Stated goal:
Copy exactly the lines of the records below, and only those lines, beginning with the line that contains "for name, place" and ending with the line that contains "if obj.type not".

Records supplied:
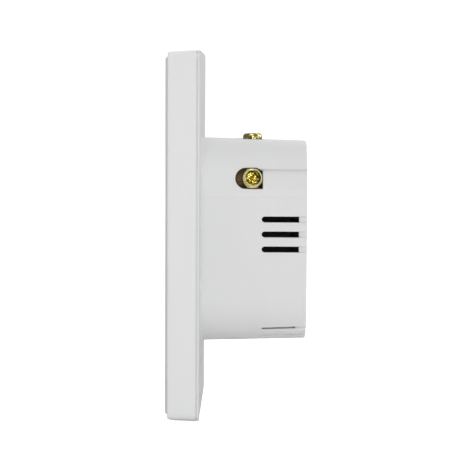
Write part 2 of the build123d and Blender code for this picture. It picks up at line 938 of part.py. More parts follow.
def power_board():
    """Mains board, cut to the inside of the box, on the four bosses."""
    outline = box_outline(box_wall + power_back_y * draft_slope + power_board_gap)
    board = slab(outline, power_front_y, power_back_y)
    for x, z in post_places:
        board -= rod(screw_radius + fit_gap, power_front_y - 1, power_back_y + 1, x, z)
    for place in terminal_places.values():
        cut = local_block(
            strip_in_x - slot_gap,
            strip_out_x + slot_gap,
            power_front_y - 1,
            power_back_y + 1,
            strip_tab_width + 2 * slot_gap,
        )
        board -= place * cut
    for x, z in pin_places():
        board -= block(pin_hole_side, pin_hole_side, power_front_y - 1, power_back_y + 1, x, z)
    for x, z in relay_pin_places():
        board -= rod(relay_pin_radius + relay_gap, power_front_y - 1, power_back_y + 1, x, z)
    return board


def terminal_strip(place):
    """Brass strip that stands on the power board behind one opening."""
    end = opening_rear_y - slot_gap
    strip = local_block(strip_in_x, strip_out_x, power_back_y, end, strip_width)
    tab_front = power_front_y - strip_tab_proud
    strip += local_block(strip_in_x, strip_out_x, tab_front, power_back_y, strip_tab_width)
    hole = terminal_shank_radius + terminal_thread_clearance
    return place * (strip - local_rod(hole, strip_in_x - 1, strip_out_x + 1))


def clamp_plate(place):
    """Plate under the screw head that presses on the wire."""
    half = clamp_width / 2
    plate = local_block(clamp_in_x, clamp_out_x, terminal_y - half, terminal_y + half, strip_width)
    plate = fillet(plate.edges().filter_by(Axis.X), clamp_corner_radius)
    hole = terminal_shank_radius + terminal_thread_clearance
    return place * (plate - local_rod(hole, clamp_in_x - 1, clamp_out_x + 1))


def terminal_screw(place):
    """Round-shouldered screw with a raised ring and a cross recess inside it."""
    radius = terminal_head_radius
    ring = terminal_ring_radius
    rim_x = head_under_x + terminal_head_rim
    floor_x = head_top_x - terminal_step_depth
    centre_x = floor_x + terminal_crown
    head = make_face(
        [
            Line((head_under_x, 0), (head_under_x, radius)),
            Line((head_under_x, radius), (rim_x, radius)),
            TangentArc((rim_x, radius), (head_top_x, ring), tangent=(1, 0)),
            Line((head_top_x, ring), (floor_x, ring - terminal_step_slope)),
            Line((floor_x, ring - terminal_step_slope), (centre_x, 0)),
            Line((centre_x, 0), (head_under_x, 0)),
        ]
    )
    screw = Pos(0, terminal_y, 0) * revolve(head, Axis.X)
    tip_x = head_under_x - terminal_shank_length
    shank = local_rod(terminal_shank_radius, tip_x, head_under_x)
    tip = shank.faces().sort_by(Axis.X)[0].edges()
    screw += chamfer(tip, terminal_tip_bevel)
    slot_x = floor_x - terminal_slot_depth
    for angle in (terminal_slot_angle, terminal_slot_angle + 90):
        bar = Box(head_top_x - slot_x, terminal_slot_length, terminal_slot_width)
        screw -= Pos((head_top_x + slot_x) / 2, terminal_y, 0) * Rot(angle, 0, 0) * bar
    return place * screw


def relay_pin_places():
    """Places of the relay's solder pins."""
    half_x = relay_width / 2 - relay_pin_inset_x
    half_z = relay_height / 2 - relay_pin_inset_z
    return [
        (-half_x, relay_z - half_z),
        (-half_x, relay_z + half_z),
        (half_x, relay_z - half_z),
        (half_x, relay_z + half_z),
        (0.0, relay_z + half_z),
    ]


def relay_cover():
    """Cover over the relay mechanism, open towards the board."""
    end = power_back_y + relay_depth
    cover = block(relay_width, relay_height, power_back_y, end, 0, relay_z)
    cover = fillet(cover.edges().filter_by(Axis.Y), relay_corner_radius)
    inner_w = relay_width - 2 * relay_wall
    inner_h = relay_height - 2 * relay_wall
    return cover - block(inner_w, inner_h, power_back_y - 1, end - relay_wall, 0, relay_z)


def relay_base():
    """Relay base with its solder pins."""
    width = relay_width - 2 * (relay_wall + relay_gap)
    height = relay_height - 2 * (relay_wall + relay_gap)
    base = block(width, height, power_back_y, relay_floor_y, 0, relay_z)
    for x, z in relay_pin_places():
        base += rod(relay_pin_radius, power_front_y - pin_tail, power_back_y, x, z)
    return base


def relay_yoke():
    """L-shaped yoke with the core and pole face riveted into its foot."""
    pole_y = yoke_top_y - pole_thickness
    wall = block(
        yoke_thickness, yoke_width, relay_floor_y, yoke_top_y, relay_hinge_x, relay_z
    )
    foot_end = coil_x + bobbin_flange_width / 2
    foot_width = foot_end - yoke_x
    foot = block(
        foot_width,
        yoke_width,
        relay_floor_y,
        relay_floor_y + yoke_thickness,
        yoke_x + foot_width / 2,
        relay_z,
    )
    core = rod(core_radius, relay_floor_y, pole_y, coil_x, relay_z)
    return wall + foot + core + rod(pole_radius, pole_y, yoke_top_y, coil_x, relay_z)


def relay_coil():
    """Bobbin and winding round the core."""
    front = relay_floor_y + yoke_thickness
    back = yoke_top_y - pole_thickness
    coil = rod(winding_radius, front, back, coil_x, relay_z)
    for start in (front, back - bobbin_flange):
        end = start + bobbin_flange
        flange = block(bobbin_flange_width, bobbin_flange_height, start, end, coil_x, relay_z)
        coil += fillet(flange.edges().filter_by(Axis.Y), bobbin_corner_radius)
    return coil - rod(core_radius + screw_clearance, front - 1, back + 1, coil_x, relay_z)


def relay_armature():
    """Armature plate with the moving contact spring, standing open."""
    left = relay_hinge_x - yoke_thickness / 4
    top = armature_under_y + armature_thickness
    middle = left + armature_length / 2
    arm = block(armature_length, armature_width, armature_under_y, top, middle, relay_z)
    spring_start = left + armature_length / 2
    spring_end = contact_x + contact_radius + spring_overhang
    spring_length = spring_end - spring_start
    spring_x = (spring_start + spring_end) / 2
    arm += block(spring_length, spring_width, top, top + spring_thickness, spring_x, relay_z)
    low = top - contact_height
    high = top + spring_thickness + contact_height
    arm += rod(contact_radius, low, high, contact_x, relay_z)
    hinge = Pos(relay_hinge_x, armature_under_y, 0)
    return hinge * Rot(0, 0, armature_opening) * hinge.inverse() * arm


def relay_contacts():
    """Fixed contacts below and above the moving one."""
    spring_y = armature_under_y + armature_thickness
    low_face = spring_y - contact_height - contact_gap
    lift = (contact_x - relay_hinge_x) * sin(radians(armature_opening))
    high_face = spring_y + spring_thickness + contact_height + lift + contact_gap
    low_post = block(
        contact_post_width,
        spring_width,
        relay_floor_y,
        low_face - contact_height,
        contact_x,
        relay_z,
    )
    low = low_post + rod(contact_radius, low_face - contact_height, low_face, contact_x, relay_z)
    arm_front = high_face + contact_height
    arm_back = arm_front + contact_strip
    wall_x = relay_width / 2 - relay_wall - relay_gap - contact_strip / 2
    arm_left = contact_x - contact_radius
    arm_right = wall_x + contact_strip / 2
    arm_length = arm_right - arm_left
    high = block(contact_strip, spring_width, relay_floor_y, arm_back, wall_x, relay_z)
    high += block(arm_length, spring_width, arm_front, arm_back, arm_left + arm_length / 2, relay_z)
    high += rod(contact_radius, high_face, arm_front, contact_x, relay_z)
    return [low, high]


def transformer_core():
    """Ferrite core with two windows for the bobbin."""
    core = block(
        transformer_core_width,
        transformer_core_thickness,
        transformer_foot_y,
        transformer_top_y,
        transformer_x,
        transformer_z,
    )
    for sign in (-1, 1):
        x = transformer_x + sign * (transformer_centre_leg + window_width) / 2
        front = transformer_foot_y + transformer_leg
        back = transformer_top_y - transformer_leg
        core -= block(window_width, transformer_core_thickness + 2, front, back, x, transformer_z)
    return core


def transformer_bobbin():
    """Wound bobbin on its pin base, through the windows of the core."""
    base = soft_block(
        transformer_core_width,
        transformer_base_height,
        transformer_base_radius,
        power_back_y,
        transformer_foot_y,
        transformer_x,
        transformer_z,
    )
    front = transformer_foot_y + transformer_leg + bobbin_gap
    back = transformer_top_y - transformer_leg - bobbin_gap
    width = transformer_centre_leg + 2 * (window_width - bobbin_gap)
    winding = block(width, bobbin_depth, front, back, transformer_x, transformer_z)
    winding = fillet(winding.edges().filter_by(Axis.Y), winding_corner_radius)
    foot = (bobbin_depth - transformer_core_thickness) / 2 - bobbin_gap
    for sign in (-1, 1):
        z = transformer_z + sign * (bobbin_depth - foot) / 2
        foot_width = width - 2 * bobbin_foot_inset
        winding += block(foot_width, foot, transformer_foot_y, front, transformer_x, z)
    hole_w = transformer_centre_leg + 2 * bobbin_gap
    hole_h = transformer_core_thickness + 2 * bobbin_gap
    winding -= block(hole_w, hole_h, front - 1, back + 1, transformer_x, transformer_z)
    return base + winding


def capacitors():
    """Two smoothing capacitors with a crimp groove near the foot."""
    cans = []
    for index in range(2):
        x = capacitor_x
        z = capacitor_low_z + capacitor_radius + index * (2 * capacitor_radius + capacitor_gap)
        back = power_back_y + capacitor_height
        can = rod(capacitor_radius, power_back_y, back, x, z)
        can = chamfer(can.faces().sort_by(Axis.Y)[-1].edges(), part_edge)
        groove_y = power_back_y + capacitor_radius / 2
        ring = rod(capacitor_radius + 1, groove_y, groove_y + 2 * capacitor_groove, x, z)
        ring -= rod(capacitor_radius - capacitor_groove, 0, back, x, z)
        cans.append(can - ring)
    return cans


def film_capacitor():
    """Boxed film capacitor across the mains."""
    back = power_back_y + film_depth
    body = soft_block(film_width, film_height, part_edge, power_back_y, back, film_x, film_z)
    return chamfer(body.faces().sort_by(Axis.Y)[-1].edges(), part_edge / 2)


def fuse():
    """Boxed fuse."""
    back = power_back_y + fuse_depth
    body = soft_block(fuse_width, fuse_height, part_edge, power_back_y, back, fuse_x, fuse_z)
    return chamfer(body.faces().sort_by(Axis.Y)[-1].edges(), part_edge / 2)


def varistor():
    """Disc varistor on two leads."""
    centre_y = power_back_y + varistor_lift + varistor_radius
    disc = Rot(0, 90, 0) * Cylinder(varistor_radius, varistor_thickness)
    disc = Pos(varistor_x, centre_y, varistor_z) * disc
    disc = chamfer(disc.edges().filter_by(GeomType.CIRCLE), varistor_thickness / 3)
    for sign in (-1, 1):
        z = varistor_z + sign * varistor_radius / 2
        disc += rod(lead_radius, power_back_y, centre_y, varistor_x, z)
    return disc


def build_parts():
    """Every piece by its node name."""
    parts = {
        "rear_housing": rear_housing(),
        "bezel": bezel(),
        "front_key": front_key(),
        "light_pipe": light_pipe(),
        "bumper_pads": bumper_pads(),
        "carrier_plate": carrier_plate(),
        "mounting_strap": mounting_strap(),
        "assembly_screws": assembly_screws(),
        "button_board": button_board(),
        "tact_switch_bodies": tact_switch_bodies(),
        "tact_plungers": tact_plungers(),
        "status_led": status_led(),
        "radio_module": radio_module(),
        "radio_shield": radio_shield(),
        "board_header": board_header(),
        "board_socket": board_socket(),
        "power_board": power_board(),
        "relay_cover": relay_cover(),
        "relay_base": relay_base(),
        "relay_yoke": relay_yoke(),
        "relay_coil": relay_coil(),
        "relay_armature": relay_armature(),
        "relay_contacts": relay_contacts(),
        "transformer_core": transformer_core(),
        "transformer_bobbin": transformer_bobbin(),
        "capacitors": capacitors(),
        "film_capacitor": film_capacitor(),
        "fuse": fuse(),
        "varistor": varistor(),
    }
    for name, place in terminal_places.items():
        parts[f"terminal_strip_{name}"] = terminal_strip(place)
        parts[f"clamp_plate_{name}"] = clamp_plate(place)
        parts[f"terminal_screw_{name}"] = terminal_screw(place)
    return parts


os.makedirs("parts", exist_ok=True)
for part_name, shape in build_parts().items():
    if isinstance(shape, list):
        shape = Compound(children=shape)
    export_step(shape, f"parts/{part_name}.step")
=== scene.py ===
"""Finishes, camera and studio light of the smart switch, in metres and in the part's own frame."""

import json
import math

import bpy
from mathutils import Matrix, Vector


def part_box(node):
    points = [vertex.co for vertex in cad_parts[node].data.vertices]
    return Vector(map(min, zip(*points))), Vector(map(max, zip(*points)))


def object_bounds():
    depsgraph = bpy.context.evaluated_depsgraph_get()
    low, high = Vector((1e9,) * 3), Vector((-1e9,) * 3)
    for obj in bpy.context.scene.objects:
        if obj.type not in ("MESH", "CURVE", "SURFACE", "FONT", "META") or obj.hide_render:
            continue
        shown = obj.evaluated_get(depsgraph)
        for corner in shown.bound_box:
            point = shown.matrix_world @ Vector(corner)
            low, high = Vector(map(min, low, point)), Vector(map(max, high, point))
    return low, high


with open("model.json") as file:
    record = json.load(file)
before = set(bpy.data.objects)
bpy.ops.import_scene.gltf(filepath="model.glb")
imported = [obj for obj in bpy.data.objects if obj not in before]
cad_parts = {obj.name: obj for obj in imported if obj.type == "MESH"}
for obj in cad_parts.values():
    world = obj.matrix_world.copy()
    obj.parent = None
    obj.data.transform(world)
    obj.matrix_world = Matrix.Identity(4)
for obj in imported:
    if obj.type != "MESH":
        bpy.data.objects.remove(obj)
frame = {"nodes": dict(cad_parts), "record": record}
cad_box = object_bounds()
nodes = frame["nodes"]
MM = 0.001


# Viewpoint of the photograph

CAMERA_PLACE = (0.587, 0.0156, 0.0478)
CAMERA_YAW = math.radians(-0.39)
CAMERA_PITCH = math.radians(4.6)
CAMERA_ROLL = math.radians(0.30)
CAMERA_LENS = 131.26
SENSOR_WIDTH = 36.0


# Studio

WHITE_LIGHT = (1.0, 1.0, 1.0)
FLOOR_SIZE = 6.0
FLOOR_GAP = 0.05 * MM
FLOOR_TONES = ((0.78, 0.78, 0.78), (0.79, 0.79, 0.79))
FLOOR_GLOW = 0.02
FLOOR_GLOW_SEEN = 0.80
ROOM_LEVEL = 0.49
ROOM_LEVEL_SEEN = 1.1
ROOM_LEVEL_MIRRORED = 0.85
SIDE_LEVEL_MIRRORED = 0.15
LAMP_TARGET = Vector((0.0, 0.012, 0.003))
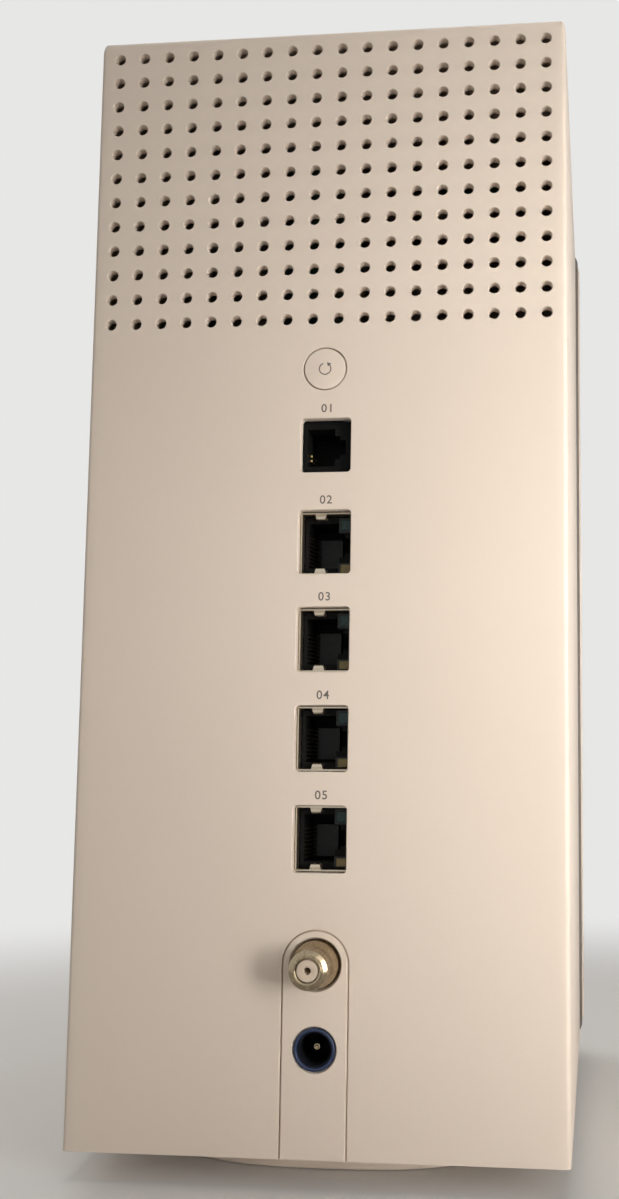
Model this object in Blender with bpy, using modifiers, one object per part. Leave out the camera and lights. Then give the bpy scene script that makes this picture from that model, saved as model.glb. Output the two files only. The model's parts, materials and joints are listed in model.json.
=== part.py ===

Answer below:
    for name, place in terminal_places.items():
        parts[f"terminal_strip_{name}"] = terminal_strip(place)
        parts[f"clamp_plate_{name}"] = clamp_plate(place)
        parts[f"terminal_screw_{name}"] = terminal_screw(place)
    return parts


os.makedirs("parts", exist_ok=True)
for part_name, shape in build_parts().items():
    if isinstance(shape, list):
        shape = Compound(children=shape)
    export_step(shape, f"parts/{part_name}.step")
=== scene.py ===
"""Finishes, camera and studio light of the smart switch, in metres and in the part's own frame."""

import json
import math

import bpy
from mathutils import Matrix, Vector


def part_box(node):
    points = [vertex.co for vertex in cad_parts[node].data.vertices]
    return Vector(map(min, zip(*points))), Vector(map(max, zip(*points)))


def object_bounds():
    depsgraph = bpy.context.evaluated_depsgraph_get()
    low, high = Vector((1e9,) * 3), Vector((-1e9,) * 3)
    for obj in bpy.context.scene.objects:
        if obj.type not in ("MESH", "CURVE", "SURFACE", "FONT", "META") or obj.hide_render:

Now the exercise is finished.